Caregiving in the US depletes incomes, job opportunities, and future retirement payments as family members struggle financially in order to “do what’s right.”
Nearly 50 million people, most of them working, provide an average of 24 hours a week of unpaid care to older or disabled adults, according to a recent survey. One of them was Dana Guthrie, who thought she could continue to administer a dental practice while helping care for her parents when their health began to go downhill.
“It was a great-paying job and I didn’t want to lose it,” says Ms. Guthrie, now 59. She cut a day out of her schedule and began to work evenings, then spent several nights a week at her parents’ home nearby. But between her mom’s liver disease and her father’s dementia, she finally quit her job and moved in with them full time. “They really needed me,” she says.
Labor Force Loss
Many Americans are making the same sort of sacrifices. The average caregiver is a 40-something woman who is closely related to the person she cares for. No matter their age or gender, caregiving is a driver of poverty. A recent study of nearly 13,000 people revealed that about 8% of people who become caregivers stop working.
“It happens right away, in the first year,” says Yulya Truskinovsky, a study co-author and economist at Wayne State University. “We see little evidence that they either reduce hours or switch to self-employment. They leave the labor force and remain out of it for quite a long time.”
The effect is long lasting; seven years later, those caregivers still lagged their non-caregiving colleagues in labor participation. Guthrie is a prime example. After continuing to care for her parents for years, she relocated near her sister in another state when they died. She found work at dental offices there, but it never came close to the pay or satisfaction she got from the job she left. At the time she was interviewed, she was unemployed.
“We were a close-knit family and I would do it again,” she says. “But I took a beating, emotionally and financially, and I haven’t really been able to recover.”
In fact, leaving the workforce to take care of a family member makes a woman twice as likely to end up in poverty.
Caregivers Pay for Parent’s Needs
Most caregivers give more than their time. The “Caregiving Out-of-Pocket Costs” study by AARP, conducted in 2021, found that three-fourths of caregivers surveyed spent $7,242 on average per year in costs related to caregiving.

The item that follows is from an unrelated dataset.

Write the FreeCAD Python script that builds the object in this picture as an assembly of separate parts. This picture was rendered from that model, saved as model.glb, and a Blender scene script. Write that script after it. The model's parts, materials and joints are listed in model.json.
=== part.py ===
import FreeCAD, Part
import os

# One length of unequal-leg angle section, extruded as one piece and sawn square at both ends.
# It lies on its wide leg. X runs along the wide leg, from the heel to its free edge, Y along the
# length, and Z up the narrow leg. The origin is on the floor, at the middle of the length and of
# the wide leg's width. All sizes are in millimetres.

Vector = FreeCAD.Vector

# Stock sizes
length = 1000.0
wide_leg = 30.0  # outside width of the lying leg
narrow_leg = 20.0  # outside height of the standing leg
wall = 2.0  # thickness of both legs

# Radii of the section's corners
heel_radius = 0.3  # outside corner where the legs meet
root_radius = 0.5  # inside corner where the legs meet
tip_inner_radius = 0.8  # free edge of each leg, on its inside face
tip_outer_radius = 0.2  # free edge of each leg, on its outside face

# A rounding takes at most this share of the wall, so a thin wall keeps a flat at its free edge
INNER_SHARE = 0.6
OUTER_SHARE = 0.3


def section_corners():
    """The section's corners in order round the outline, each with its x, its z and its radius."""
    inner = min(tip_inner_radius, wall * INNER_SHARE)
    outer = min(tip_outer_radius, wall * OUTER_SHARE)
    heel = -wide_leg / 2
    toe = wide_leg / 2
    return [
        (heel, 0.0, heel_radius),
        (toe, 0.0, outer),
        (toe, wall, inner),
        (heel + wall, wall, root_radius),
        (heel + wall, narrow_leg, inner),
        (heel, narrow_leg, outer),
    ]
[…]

“AARP’s new report shows the stark reality family caregivers face today,” says Nancy LeaMond, chief advocacy and engagement officer for AARP. “While financial challenges cross all segments of society, they hit hardest for Hispanic/Latino, African American and younger caregivers, as well as those caring for loved ones with dementia. Family caregivers are the backbone of America’s long-term care system, and that backbone is breaking.”

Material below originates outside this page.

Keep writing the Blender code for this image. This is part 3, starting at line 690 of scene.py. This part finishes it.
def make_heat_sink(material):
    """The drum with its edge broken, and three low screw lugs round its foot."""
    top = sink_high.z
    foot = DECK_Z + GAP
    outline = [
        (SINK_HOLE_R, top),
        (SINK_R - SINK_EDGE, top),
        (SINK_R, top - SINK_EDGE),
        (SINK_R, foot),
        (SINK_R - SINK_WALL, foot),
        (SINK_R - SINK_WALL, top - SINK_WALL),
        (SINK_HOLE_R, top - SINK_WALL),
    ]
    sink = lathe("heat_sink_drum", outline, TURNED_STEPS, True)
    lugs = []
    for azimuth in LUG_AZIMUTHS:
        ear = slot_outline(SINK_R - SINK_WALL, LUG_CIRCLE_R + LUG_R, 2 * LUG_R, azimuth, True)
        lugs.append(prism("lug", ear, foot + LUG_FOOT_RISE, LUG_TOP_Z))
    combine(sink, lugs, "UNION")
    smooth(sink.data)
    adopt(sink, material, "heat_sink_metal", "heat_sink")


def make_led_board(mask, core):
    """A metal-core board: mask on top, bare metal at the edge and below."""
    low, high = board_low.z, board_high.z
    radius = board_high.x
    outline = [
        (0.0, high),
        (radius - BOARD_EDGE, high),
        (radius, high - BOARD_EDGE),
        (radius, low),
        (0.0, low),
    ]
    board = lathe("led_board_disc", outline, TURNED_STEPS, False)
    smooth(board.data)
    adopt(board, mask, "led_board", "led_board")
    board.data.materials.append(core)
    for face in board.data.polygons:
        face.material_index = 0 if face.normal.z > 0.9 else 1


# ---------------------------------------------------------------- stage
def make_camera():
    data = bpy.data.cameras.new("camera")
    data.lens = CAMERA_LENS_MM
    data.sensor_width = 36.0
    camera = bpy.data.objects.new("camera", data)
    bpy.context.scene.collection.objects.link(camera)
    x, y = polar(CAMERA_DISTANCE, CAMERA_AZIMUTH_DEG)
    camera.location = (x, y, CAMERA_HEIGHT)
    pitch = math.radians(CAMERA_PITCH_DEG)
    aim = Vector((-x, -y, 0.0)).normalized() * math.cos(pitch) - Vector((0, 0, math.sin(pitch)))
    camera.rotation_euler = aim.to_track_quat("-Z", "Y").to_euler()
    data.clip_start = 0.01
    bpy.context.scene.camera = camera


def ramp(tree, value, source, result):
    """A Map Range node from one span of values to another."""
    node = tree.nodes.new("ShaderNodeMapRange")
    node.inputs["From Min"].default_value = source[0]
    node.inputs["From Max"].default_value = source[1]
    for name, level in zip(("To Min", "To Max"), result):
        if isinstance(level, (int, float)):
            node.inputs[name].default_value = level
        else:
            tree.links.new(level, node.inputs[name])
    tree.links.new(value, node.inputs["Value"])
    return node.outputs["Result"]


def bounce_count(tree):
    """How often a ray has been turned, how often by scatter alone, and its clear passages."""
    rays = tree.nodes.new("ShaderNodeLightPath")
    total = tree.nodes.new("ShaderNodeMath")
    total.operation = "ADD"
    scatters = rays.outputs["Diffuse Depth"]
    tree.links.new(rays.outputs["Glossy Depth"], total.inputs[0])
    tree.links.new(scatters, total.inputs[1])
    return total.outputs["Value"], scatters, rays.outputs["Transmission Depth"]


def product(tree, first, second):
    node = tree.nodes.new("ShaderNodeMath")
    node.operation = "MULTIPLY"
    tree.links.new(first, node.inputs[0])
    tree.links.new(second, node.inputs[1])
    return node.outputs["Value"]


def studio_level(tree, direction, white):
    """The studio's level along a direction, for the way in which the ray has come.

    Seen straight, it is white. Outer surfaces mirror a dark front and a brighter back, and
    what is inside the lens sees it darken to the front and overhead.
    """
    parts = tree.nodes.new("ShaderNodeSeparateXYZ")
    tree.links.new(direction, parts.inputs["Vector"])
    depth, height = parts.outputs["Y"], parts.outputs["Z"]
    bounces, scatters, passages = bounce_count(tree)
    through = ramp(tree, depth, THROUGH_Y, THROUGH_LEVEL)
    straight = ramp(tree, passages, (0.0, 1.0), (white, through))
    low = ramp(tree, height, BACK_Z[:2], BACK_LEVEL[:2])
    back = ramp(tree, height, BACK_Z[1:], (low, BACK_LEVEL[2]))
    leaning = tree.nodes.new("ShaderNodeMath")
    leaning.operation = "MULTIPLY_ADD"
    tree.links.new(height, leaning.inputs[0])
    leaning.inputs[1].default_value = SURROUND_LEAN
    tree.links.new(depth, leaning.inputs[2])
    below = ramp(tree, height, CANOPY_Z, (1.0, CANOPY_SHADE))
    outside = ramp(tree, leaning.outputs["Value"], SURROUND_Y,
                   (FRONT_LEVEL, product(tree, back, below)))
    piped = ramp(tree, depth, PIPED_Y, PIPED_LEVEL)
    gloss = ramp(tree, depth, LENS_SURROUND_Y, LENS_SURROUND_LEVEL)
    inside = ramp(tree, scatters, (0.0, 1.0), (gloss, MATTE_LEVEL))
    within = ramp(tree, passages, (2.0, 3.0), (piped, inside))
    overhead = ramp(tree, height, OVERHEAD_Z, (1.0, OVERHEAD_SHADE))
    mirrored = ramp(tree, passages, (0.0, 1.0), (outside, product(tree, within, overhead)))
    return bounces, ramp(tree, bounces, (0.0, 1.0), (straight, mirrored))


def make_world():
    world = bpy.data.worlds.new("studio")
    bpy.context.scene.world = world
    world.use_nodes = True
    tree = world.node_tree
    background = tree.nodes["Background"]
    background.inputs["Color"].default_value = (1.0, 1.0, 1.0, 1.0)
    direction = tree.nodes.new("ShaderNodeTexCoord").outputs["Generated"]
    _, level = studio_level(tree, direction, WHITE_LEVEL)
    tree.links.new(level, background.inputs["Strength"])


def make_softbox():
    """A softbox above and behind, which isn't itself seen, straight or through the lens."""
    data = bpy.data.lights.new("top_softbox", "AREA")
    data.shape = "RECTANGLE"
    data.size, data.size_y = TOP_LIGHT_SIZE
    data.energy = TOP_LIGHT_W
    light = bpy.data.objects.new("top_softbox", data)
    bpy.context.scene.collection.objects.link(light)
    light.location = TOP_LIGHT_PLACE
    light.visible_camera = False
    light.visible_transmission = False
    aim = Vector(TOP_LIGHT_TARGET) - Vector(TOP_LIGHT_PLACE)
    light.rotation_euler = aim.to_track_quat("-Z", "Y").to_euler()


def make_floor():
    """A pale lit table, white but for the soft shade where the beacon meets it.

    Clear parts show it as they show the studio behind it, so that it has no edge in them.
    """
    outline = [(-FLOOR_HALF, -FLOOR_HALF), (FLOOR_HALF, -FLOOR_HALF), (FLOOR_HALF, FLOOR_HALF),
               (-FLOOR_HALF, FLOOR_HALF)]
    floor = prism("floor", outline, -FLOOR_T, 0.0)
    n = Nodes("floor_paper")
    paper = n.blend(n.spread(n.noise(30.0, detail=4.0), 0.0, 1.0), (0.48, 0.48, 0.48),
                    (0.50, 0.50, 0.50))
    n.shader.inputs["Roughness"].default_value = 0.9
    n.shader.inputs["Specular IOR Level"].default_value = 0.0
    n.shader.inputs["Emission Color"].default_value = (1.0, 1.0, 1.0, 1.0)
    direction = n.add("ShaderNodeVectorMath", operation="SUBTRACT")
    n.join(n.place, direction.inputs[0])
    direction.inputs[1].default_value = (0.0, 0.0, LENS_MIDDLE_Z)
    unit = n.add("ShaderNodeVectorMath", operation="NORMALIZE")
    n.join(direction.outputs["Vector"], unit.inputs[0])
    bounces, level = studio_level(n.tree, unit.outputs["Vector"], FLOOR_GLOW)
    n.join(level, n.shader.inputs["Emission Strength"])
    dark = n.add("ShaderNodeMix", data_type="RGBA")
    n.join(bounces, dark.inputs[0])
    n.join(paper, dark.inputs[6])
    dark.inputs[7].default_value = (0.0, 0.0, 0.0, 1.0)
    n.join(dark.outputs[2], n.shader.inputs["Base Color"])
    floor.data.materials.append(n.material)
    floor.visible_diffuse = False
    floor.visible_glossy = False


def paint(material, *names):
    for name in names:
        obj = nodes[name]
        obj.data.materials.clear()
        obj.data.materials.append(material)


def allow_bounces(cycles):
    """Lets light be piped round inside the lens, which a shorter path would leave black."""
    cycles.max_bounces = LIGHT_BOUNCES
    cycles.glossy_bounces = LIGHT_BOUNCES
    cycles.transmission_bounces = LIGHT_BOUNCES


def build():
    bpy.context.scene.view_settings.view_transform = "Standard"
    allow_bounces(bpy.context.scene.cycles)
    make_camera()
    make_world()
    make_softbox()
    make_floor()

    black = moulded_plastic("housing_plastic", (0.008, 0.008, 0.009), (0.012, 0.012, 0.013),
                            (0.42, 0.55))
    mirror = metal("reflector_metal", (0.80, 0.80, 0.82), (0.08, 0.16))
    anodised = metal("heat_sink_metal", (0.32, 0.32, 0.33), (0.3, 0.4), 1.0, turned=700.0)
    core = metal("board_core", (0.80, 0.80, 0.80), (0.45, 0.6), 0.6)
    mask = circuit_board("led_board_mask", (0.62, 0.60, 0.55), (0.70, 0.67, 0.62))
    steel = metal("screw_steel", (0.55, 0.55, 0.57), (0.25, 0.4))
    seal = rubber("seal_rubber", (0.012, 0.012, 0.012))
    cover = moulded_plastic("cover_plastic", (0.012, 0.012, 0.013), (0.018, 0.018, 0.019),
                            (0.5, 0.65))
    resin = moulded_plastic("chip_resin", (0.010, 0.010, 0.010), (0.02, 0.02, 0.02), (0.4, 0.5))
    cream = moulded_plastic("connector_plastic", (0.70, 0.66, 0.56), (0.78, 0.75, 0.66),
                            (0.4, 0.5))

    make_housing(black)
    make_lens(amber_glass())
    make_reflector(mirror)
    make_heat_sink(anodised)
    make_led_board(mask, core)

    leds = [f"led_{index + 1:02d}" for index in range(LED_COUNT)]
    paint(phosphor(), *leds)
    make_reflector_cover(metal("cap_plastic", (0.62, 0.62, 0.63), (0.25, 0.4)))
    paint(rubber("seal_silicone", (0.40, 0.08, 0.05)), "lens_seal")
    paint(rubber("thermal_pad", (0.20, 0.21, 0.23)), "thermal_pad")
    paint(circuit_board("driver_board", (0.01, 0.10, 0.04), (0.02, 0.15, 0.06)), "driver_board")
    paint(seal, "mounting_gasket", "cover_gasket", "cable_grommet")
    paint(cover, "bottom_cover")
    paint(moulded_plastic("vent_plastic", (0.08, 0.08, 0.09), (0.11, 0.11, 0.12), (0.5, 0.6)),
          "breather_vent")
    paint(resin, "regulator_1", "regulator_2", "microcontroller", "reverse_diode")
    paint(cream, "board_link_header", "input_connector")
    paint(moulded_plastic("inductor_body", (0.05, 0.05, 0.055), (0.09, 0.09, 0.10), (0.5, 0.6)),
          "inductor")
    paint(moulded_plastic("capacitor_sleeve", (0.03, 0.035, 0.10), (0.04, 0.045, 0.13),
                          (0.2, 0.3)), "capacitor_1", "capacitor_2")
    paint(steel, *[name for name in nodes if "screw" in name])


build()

The money was spent on a variety of needs, from helping with rent and assisted living charges, to making modifications so a loved one could stay at home. A fifth of the spending was used to pay hospitals, therapists and health-care providers, provide in-home care and adult day care, or purchase medical equipment/devices.
Caregivers who were juggling jobs with caregiving reported spending $10,525 on average, and noted that they had to do things — like take time off or work different hours — that impacted their job and increased emotional strain.
One such caregiver is Jan Beard. Her husband, Bob, had a stroke in 2015 that forced him into retirement while Jan continued to work from home.
“When Bob came home from therapy, he needed help with everything,” Jan says. “That included me walking with him everywhere he went in the house. Bob needed help with going to the restroom, bathing, getting dressed — everything.”
Jan looked at getting Bob in a facility to care for him, but her salary couldn’t cover the $4,000 monthly cost and pay her own bills. She was depleting savings to pay for wheelchairs, walkers, other equipment, and therapy. And his time in the hospital had left them with debt.
“Bob was in the hospital for several months, so you can imagine the hospital bills were astronomical. Insurance did pay for part of it, but we still had lots of bills coming in the first couple of years,” she says. “There wasn’t enough monthly income to pay for his care and for the things that he needed and be able to survive.”
Finally, Jan and Bob moved into the basement of the home owned by their son and his wife. Jan still worries daily about her financial future while continuing to bathe, lift and move Bob.
“People do not realize what all is involved until you’re in that place,” she says. “It’s frustrating and sad and overwhelming.”
Credit for Caring Act
Introduced in May 2021, the bipartisan Credit for Caring Act would provide a maximum of $5,000 federal tax credit for eligible family caregivers. It is only for caregivers who work, offering them a 30% credit for qualified expenses they paid or incurred over $2,000. Services such as home care aides, adult day care and respite care, as well as home modifications like ramps and smart home technology to make caregiving easier and safer, would qualify.
The bill has widespread support, including from the Alzheimer’s Association, the National Association of Area Agencies on Aging, Walgreens, and many military and veterans’ groups. An AARP analysis found that apart from easing the burden on working caregivers, the legislation could grow the domestic gross product $1.7 trillion by supporting those 50 and older in the workplace.
The Credit for Caring Act is currently stalled in Congress. Until there is the political will to move the legislation through to signing, America’s caregivers will continue to pay a high price for their service and devotion.